Some say that this is actually faster for development, which it may be. However,
As a colleague who read the first draft stated:
“A society embracing feudalism in whatever guise can no longer expect, at the same time, certain other cherished ideals including, but not limited to:
- meritocracy: the best performing persons assured to get best public/academic appointments
- fairness: everyone treated as equals, irrespective of wealth or family connections
- due process: transparent, consultative policy making and policy implementation in the public interest
- equality before the law, affording protection to everyone irrespective of social status or political affiliation
Feudalism, on the other hand, is inherently and fundamentally incompatible with all the above and other values. In fact, there can be no public interest whatsoever in a feudal society; only vested interests. Mervin Silvas, Sakvithis, Potta Naufers and their ilk will be the norm, not exception.

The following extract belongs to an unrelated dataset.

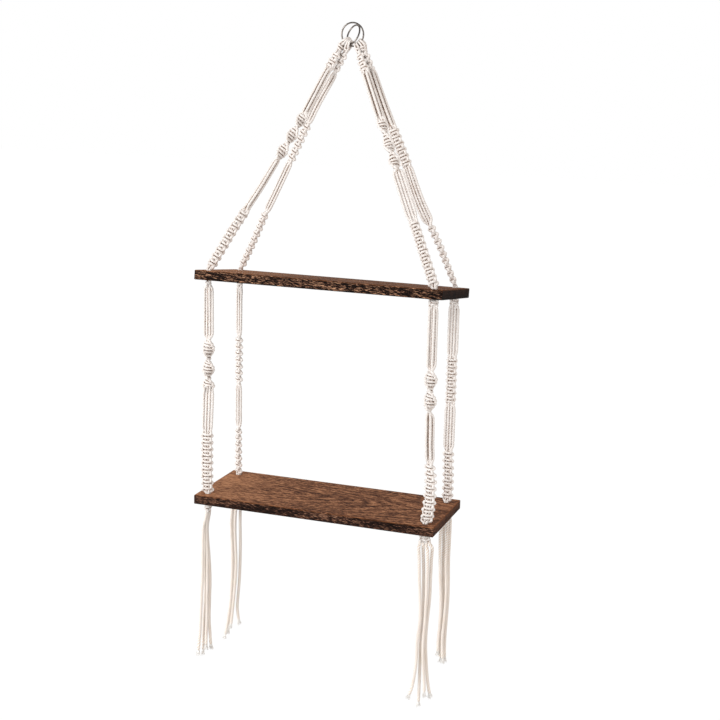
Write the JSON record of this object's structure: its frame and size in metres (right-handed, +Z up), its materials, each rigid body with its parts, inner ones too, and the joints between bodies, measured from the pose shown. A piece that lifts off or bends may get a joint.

There won’t be a chance in hell for any bright, hard working, honest young man or woman with no family or political connections to rise in society professionally, intellectually, artistically or entrepreneurially — unless they sell their soul to the ruling oligarchy/family.”
Seeing as most Sri Lankans are not actually connected I think a system of equal opportunity might be better for all of us. Furthermore, I think systems based on merit, fairness and equality also lead to better growth. I don’t think there’s no growth under a feudal system, it can be quite fast. I just think a constitutional system is better quality growth, and more sustainable.
Mahinda is all about this feudal model, which is why I don’t support him. Sarath Fonseka is coming from no party or clique and proposing a return to Constitionalism, which is why I support him*. This is my personal preference and however you vote need not be connected to the ideas above. I recommend reading the whole article, there’s a depth to it that I skim. It makes no particular endorsement, that’s me.
*please note that I am contractually obliged to support SF in every post because I’m brainwashed by the UNP. Also note that I’m compelled to link to my father’s articles or I will not get dinner. I could not possibly be using this blog to say what I think and feel.